Она каким-то образом ухитрилась открыть входную дверь и захлопнуть ее за собой. Взбежала вверх по лестнице, не включив в подъезде свет. Остановилась у двери своей квартиры и прислушалась. Внизу было тихо. Пахло темнотой и пылью.
Она отперла дверь квартиры и вошла в гостиную, не включив свет. Это уже вошло у нее в привычку. Она стояла на дощатом полу и ждала, когда с плеч спадут дневные заботы.
В темноте и тишине было что-то умиротворяющее. Анника воспринимала покой как что-то мягкое и темное. Сама по себе темнота никогда ее не пугала. Напротив, темнота прячет и позволяет искать новые пути.

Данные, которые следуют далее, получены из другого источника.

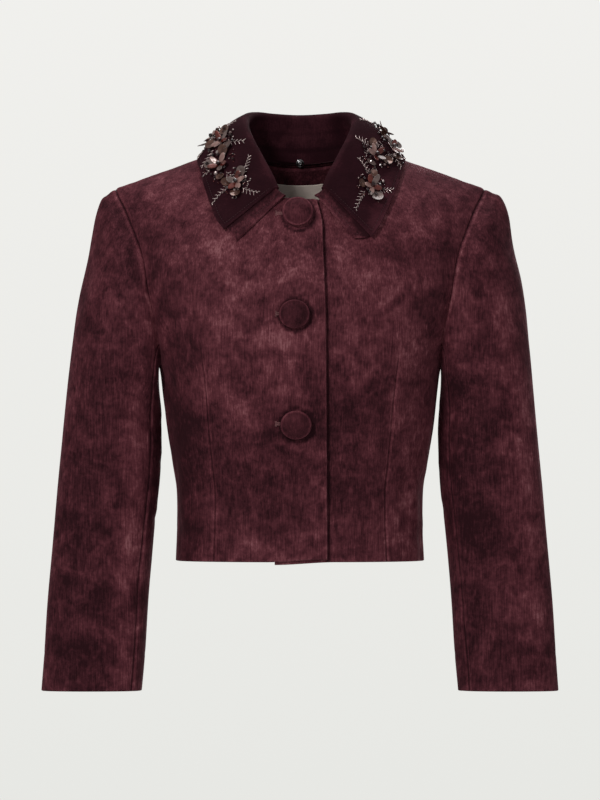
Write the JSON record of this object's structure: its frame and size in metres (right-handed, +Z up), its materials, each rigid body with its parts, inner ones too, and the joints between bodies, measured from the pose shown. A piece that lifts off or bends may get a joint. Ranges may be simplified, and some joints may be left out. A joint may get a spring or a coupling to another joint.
{
  "type": "cropped velvet jacket",
  "caption": "Cropped dark red velvet jacket in its hollow worn form, with long sleeves, covered buttons and a beaded over-collar.",
  "frame": {"origin": "on the centre line of the body, level with the shoulder seams where they meet the neck, where the wearer's shoulders hold it up", "axes": "+Z up, the front faces -Y, +X to the wearer's left"},
  "size_m": [0.569, 0.2266, 0.6389],
  "materials": {
    "velvet": "crushed velvet, dark burgundy with lighter rubbed patches",
    "collar_cloth": "smooth dark burgundy cloth",
    "button_cloth": "velvet stretched over a button form",
    "label_cloth": "plain woven ribbon",
    "snap_metal": "dark polished metal"
  },
  "bodies": {
    "root": {"front_right": "velvet", "front_left": "velvet", "back": "velvet", "sleeve_top_right": "velvet", "sleeve_top_left": "velvet", "sleeve_under_right": "velvet", "sleeve_under_left": "velvet", "collar_under": "velvet", "overcollar": "collar_cloth", "back_neck_facing": "velvet", "neck_label": "label_cloth", "button_1": "button_cloth", "button_2": "button_cloth", "button_3": "button_cloth", "snap_cap": "snap_metal"}
  },
  "joints": []
}
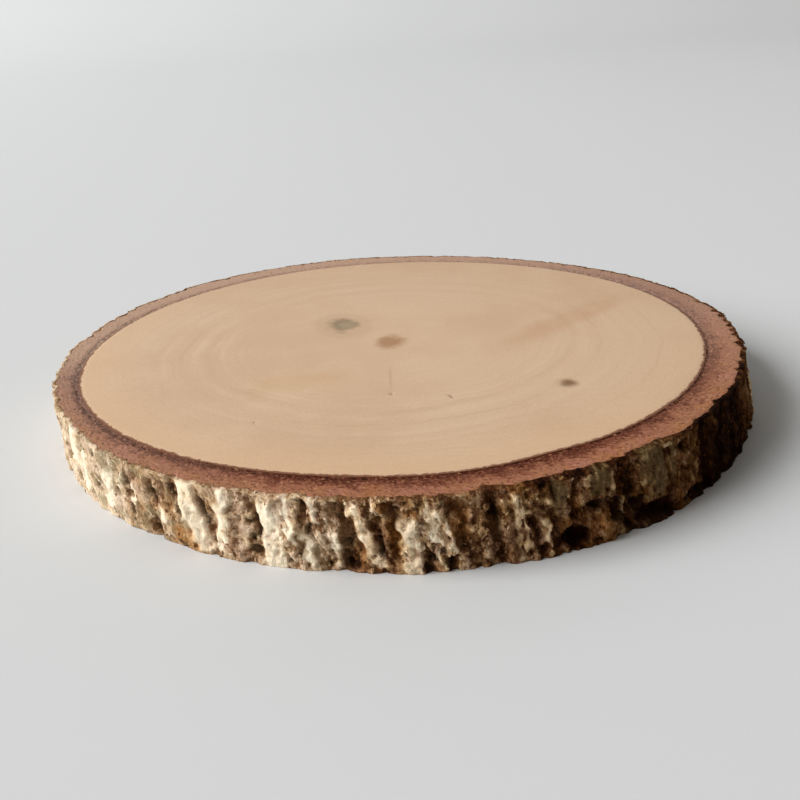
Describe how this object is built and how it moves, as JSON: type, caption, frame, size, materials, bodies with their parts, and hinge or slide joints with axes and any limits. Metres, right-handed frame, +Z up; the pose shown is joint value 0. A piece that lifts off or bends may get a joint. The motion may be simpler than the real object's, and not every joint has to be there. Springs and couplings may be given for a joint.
{
  "type": "wood slice",
  "caption": "Round slice sawn across a branch, flat and sanded on both faces, with rough furrowed bark all round its edge.",
  "frame": {"origin": "middle of the base, on the surface that the slice lies on", "axes": "+Z up through the thickness, square to the sanded faces; +X to the right and +Y away as the picture shows it"},
  "size_m": [0.1144, 0.115, 0.0105],
  "materials": {
    "wood_slice": "sanded bare wood with rough natural bark"
  },
  "bodies": {
    "root": {"wood_slice": "wood_slice"}
  },
  "joints": []
}
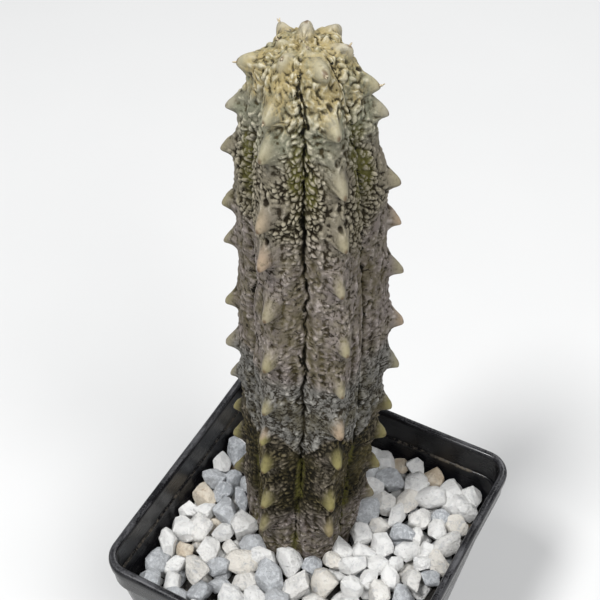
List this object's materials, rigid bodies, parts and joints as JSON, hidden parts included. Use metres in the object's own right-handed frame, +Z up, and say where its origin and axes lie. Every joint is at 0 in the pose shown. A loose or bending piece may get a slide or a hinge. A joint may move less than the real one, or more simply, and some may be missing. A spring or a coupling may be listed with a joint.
{
  "type": "potted euphorbia",
  "caption": "Grey columnar succulent with toothed ribs, standing in a square black nursery pot filled with soil under a dressing of pale stones.",
  "frame": {"origin": "middle of the pot's foot, on the surface that it stands on", "axes": "+Z up along the stem, X and Y square to the pot's walls"},
  "size_m": [0.07, 0.07, 0.1893],
  "materials": {
    "pot": "moulded black plastic, satin, with scuffed and dusty edges",
    "soil": "dark crumbly potting soil",
    "gravel": "broken and tumbled marble, white with some grey and some tan stones",
    "stem": "dry wrinkled grey bark, olive in the furrows and yellow-cream at the crown"
  },
  "bodies": {
    "root": {"pot": "pot", "soil": "soil", "gravel": "gravel", "stem": "stem"}
  },
  "joints": []
}
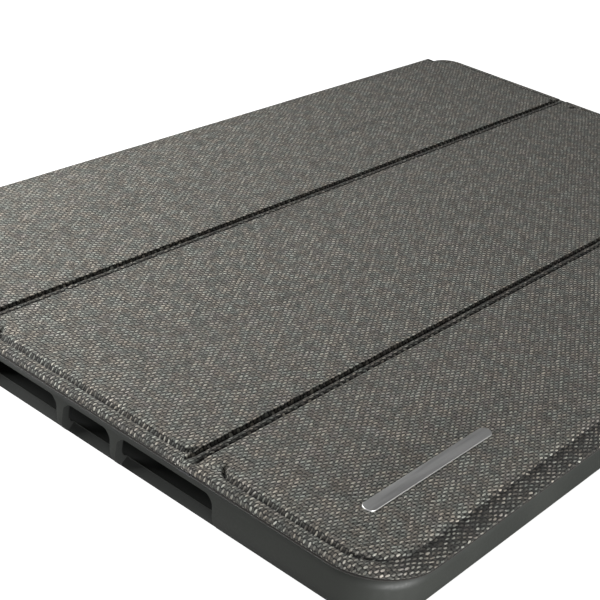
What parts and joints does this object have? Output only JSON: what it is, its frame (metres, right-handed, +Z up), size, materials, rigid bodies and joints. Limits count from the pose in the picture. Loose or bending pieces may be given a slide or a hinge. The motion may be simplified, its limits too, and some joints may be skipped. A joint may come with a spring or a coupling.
{
  "type": "tablet case",
  "caption": "Folding tablet case: a moulded tray with a lip, and a woven three-panel flap that opens on a hinged spine and folds back on itself.",
  "frame": {"origin": "middle of the closed case's bounding box in X and Y, on the plane that the tray's underside rests on", "axes": "+Y along the case's length, from the port end to the camera end; +X from the spine to the flap's free edge; +Z up, out of the flap when it is closed"},
  "size_m": [0.143, 0.209, 0.0126],
  "materials": {
    "tpu": "matt, soft moulded",
    "woven_skin": "coarse two-tone weave over a pressed laminate",
    "lining": "short-nap microfibre",
    "board": "glass-fibre board, hidden",
    "steel": "thin cold-rolled sheet, hidden",
    "magnet": "nickel plated, hidden",
    "badge_metal": "satin"
  },
  "bodies": {
    "tray": {"tray_shell": "tpu", "anchor_strip": "woven_skin", "spine_lower_fold": "woven_skin"},
    "volume_up": {"volume_up_button": "tpu"},
    "volume_down": {"volume_down_button": "tpu"},
    "power": {"power_button": "tpu"},
    "spine": {"spine_skin": "woven_skin", "spine_board": "board", "spine_lining": "lining", "spine_upper_fold": "woven_skin"},
    "panel_a": {"panel_a_skin": "woven_skin", "panel_a_board": "board", "panel_a_lining": "lining", "catch_plates": "steel", "fold_1_web": "woven_skin"},
    "panel_b": {"panel_b_skin": "woven_skin", "panel_b_board": "board", "panel_b_lining": "lining", "fold_2_web": "woven_skin"},
    "panel_c": {"panel_c_skin": "woven_skin", "panel_c_board": "board", "panel_c_lining": "lining", "closing_magnets": "magnet", "wake_magnet": "magnet", "badge": "badge_metal"}
  },
  "joints": [
    {"name": "spine_opening", "type": "hinge", "parent": "tray", "child": "spine", "pos_m": [-0.0704, 0, 0.0012], "axis": [0, -1, 0], "range_deg": [0, 179]},
    {"name": "cover_opening", "type": "hinge", "parent": "spine", "child": "panel_a", "pos_m": [-0.0704, 0, 0.0112], "axis": [0, -1, 0], "range_deg": [0, 179]},
    {"name": "fold_1", "type": "hinge", "parent": "panel_a", "child": "panel_b", "pos_m": [-0.0269, 0, 0.0123], "axis": [0, 1, 0], "range_deg": [-120, 0]},
    {"name": "fold_2", "type": "hinge", "parent": "panel_b", "child": "panel_c", "pos_m": [0.0292, 0, 0.0123], "axis": [0, 1, 0], "range_deg": [-170, 0]},
    {"name": "volume_up_press", "type": "slide", "parent": "tray", "child": "volume_up", "axis": [-1, 0, 0], "range_m": [0, 0.0005], "stiffness_N_per_m": 1500},
    {"name": "volume_down_press", "type": "slide", "parent": "tray", "child": "volume_down", "axis": [-1, 0, 0], "range_m": [0, 0.0005], "stiffness_N_per_m": 1500},
    {"name": "power_press", "type": "slide", "parent": "tray", "child": "power", "axis": [0, -1, 0], "range_m": [0, 0.0005], "stiffness_N_per_m": 1500}
  ]
}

Разрывая тишину, зазвонил телефон.
Она наклонилась к матрацу, который с утра так и лежал незастеленный, и некоторое время колебалась — брать или не брать трубку. Потом она все же ответила.
Звонил Томас.
— Прости, что звоню так поздно, но тут небольшие неприятности.
«На этот раз трезвый и звонит из дома».
Она села у окна и стала смотреть на темное небо между крышами.
— Какие неприятности?
— Эллен немного приболела, поэтому завтра я буду работать дома, но проблема не в этом. Завтра вечером нам надо уйти. У матери Софии день рождения, и мы заказали билеты в оперу. Я не могу оставить детей одних, а сиделка только что позвонила и сказала, что тоже заболела, а ты говорила… короче, ты не сможешь побыть с детьми завтра вечером?..
Он произнес эту длинную тираду на одном дыхании.
«Говорит доброжелательно, и, кажется, он в отчаянии».
— Что с Эллен?
— Она заболела, поднялась температура. Но у нее всегда так, когда она заболевает, да?
— Что-нибудь серьезное? Ты говорил с врачом?
— Нет, нет, ничего серьезного, но мне не хочется ее никуда везти. Может быть, ты придешь?
«Придешь? Куда?»
— Сюда, на Грев-Турегатан. Тогда Эллен не придется уезжать из ее комнаты.
«Из ее комнаты? Ее комната здесь, с розовым пуховым одеяльцем!»